A Pashtun Legacy Beyond Borders

Nisar Mohammad Khan Yusufzai’s life reminds us of a forgotten truth:

Pashtun history is not only the history of warriors and resistance.

It is also the history of scholars, reformers, educators, philosophers, and builders of civilization.

A century ago, Pashtun intellectuals participated in constructing institutions of learning not only for themselves but for neighboring nations.

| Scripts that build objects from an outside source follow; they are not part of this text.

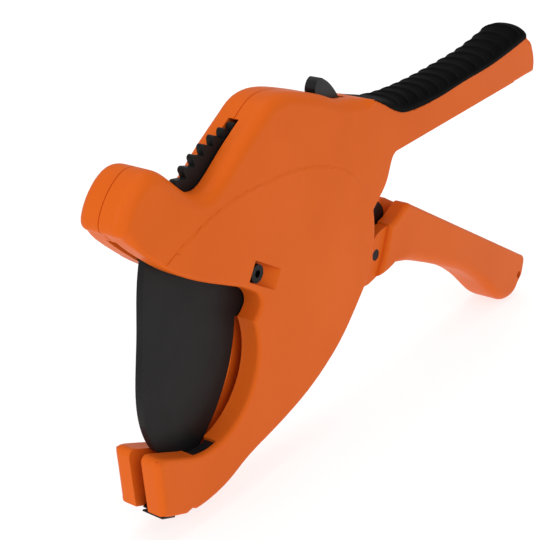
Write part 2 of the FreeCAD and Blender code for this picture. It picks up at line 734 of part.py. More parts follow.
def coil_spring(name, centre, radius, wire, turns, pitch, y_start):
    """A torsion spring's coil, wound along Y."""
    helix = Part.makeHelix(pitch, pitch * turns, radius)
    profile = Part.Wire([Part.makeCircle(wire / 2, Vector(radius, 0, 0), Vector(0, 1, 0))])
    coil = Part.Wire(helix.Edges).makePipeShell([profile], True, True)
    coil.Placement = along_y(centre[0], y_start, centre[1])
    return feature(name, coil)


def small_coil(name, centre, radius, thickness):
    """Torsion coil in the seat on the far side of the pawl or the lever."""
    wire = dim("small_spring_wire")
    start = dim(thickness) / 2 - dim("small_spring_seat") + 0.6
    return coil_spring(name, centre, dim(radius), wire, 1.2, 1.0, start)


def pins_and_springs():
    washer = ring("washer_master", PIVOT, 0, "Dimensions.washer_radius",
                  "Dimensions.bush_radius + 0.05",
                  "Dimensions.washer_thickness")
    bush = ring("handle_bush_master", HINGE, 0, "Dimensions.handle_bush_radius",
                "Dimensions.hinge_pin_radius + Dimensions.running_clearance",
                "Dimensions.ear_outer - Dimensions.ear_inner - 0.1")
    DOC.recompute()
    hinge_wire = dim("hinge_spring_wire")
    blade_coil_start = dim("slot_half_width") + 0.7
    return [
        ring("blade_bush", PIVOT, -dim("slot_half_width"), "Dimensions.bush_radius",
             "Dimensions.bolt_radius + 0.03", "2 * Dimensions.slot_half_width"),
        two_sided("blade_washers", washer, dim("blade_thickness") / 2 + 0.05),
        two_sided("handle_bushes", bush, dim("ear_inner") + 0.05),
        cylinder("drive_pawl_pin", PAWL_PIN, -dim("ear_outer"), "Dimensions.pawl_pin_radius",
                 "2 * Dimensions.ear_outer"),
        cylinder("release_lever_pin", LEVER_PIN, -dim("lever_pin_half_length"),
                 "Dimensions.lever_pin_radius", "2 * Dimensions.lever_pin_half_length"),
        coil_spring("blade_return_spring", PIVOT, dim("blade_spring_radius"),
                    dim("blade_spring_wire"), 2.1, 1.3, blade_coil_start),
        coil_spring("handle_spring", HINGE, dim("hinge_spring_radius"), hinge_wire, 2.5, 1.6,
                    -2.0),
        small_coil("drive_pawl_spring", PAWL_PIN, "pawl_spring_radius", "pawl_thickness"),
        small_coil("release_lever_spring", LEVER_PIN, "lever_spring_radius", "lever_thickness"),
    ]


# ---------------------------------------------------------------- build


def build_all():
    parts = [housing("right_housing", NEAR), housing("left_housing", FAR)]
    parts += [upper_grip(), jaw_insert(), anvil_pads(), blade(), lower_handle(), drive_pawl(), release_lever()]
    parts += [pivot_bolt(), pivot_nut(), hinge_pin(), housing_screws(), alignment_dowels()]
    parts += pins_and_springs()
    return parts


PARTS = build_all()
DOC.recompute()


def check_and_export(parts):
    broken = [o.Name for o in DOC.Objects if "Invalid" in o.State or "Error" in o.State]
    if broken:
        raise RuntimeError("failed objects: " + ", ".join(broken))
    os.makedirs("parts", exist_ok=True)
    for part in parts:
        shape = part.Shape
        if shape.isNull() or not shape.isValid():
            raise RuntimeError("bad shape: " + part.Label)
        shape.exportStep(os.path.join("parts", part.Label + ".step"))
        print("%-20s solids %d  volume %9.1f" % (part.Label, len(shape.Solids), shape.Volume))


check_and_export(PARTS)
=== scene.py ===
import bmesh
import bpy
import math
import numpy as np
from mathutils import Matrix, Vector, kdtree


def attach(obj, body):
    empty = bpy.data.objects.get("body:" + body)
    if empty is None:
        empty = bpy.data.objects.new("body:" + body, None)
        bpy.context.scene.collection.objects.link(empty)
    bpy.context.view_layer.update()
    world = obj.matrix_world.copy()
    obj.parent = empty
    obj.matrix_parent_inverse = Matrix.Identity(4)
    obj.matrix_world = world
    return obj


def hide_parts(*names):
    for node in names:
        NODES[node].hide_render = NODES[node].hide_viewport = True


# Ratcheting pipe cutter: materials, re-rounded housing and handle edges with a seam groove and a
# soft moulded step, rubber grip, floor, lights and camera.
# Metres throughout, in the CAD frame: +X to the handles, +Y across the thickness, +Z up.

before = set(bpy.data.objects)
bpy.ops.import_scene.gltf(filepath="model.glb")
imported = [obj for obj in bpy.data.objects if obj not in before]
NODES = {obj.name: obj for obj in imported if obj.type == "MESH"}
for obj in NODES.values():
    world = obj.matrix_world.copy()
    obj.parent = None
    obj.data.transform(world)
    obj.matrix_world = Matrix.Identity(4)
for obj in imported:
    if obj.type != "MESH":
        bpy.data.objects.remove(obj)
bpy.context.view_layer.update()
MM = 0.001

# ---------------------------------------------------------------- camera

SENSOR_WIDTH = 36
CAMERA_AT = Vector((-0.32603, -0.27430, 0.21583))
CAMERA_AIM = Vector((0.74806, 0.54267, -0.38199))
LENS = 85.66


def add_camera():
    data = bpy.data.cameras.new("camera")
    data.lens, data.sensor_width = LENS, SENSOR_WIDTH
    data.clip_start, data.clip_end = 0.01, 20
    camera = bpy.data.objects.new("camera", data)
    camera.location = CAMERA_AT
    camera.rotation_mode = "QUATERNION"
    camera.rotation_quaternion = CAMERA_AIM.to_track_quat("-Z", "Y")
    bpy.context.scene.collection.objects.link(camera)
    bpy.context.scene.camera = camera


# ---------------------------------------------------------------- material helpers


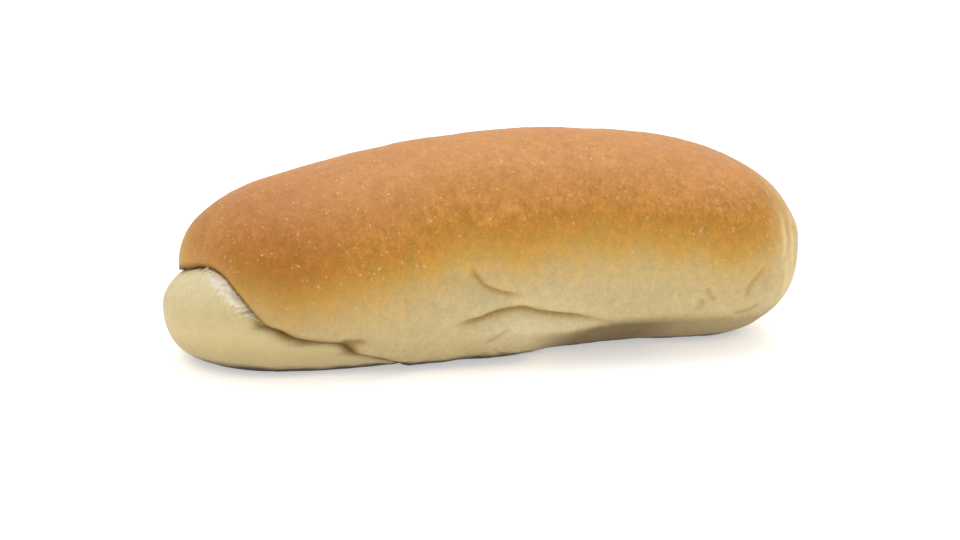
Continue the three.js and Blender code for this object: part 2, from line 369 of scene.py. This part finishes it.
def smooth_path(points):
    """A path's points and the points of a smooth curve between them."""
    knots = np.arange(len(points), dtype=float)
    fine = np.linspace(0, len(points) - 1, (len(points) - 1) * PATH_STEPS + 1)
    return np.stack([along(list(zip(knots, [p[i] for p in points])))(fine) for i in (0, 1)], 1)


def beside(path, x, angle):
    """Each point's distance from a path in the unrolled surface, in mm and positive above it; the
    way that leads up from the path; and how far along it the point is, from 0 to 1."""
    line = smooth_path(path) * [1, UNROLLED]
    distance = np.full(len(x), np.inf)
    side = np.ones(len(x))
    way = np.zeros((len(x), 2))
    share = np.zeros(len(x))
    for i in range(len(line) - 1):
        run = line[i + 1] - line[i]
        offset = np.stack([x - line[i, 0], angle * UNROLLED - line[i, 1]], 1)
        t = np.clip(offset @ run / (run @ run), 0, 1)
        apart = offset - t[:, None] * run
        length = np.hypot(apart[:, 0], apart[:, 1])
        nearer = length < distance
        across = np.array([-run[1], run[0]]) / np.hypot(*run)
        distance[nearer] = length[nearer]
        side[nearer] = np.where(offset[nearer] @ across >= 0, 1, -1)
        way[nearer] = across
        share[nearer] = (i + t[nearer]) / (len(line) - 1)
    return distance * side, way, share


raised = np.zeros(len(x))
slid = np.zeros((len(x), 2))
folded = np.zeros(len(x))
for path, depth, above, below, swell, overhang in CREASES:
    away, way, share = beside(path, x, angle)
    strength = rising(np.minimum(share, 1 - share), 0, FADES_OVER)
    strength = strength * strength * (3 - 2 * strength) * on_wrap
    bank = np.exp(-(np.abs(away) / np.where(away > 0, above, below)) ** BANK_POWER)
    raised -= strength * depth * bank
    raised += strength * swell * np.exp(-((away / below + SWELL_AWAY) / SWELL_WIDTH) ** 2)

    # The dough just above a fold slides down over it, and its floor is pushed up a little.
    push = overhang * (0.4 * np.exp(-((away + 0.1) / 0.5) ** 2) - np.exp(-((away - 0.9) / 0.7) ** 2))
    slid += (strength * push)[:, None] * way
    # How much painted shade each fold holds, close along its line.
    folded = np.maximum(folded, strength * min(depth, 1) * np.exp(-(np.abs(away + 0.1) / 0.7) ** 2))

# Dents, where the dough was handled, as (x, angle, radius, depth).
DENTS = [(-20.8, -7, 4.5, 0.45), (-24.3, -19, 4, 0.35), (-21.4, -34, 5, 0.4), (-5, 32, 5, 0.35),
         (-50, 27, 7, 0.3), (-36, 12, 8, 0.3), (24, 20, 9, 0.35), (40, 44, 8, 0.35), (12, 60, 9, 0.3),
         (-32, 64, 9, 0.35), (30, -10, 6, 0.3), (-10, 128, 10, 0.5), (28, 150, 9, 0.5),
         (-38, 160, 7, 0.45), (52, 172, 6, 0.4)]
for dent_x, dent_angle, dent_radius, dent_depth in DENTS:
    apart = np.hypot(x - dent_x, turned(angle, dent_angle) * UNROLLED)
    raised -= dent_depth * np.exp(-(apart / dent_radius) ** 2)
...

Nisar Mohammad carried this civilizational spirit across borders. He proved that knowledge transcends ethnicity, that education is greater than tribal division, and that the highest patriotism lies in uplifting humanity.


His Eternal Lesson

Nisar Mohammad Yusufzai chose:

  • Knowledge over ignorance
  • Education over fanaticism
  • Reason over dogma
  • Service over personal ambition

Tyrants executed his body.

But they could not kill his ideas.

Today, every school in Tajikistan, every classroom illuminated by learning, and every young mind awakened through education carries something of his legacy.

His life remains a timeless reminder:

Nations are not built by fear and fanaticism.
They are built by books, schools, universities, and free minds.

And for that reason, Nisar Mohammad Khan Yusufzai will forever remain one of the greatest Pashtun sons and one of Tajikistan’s most honored founding fathers.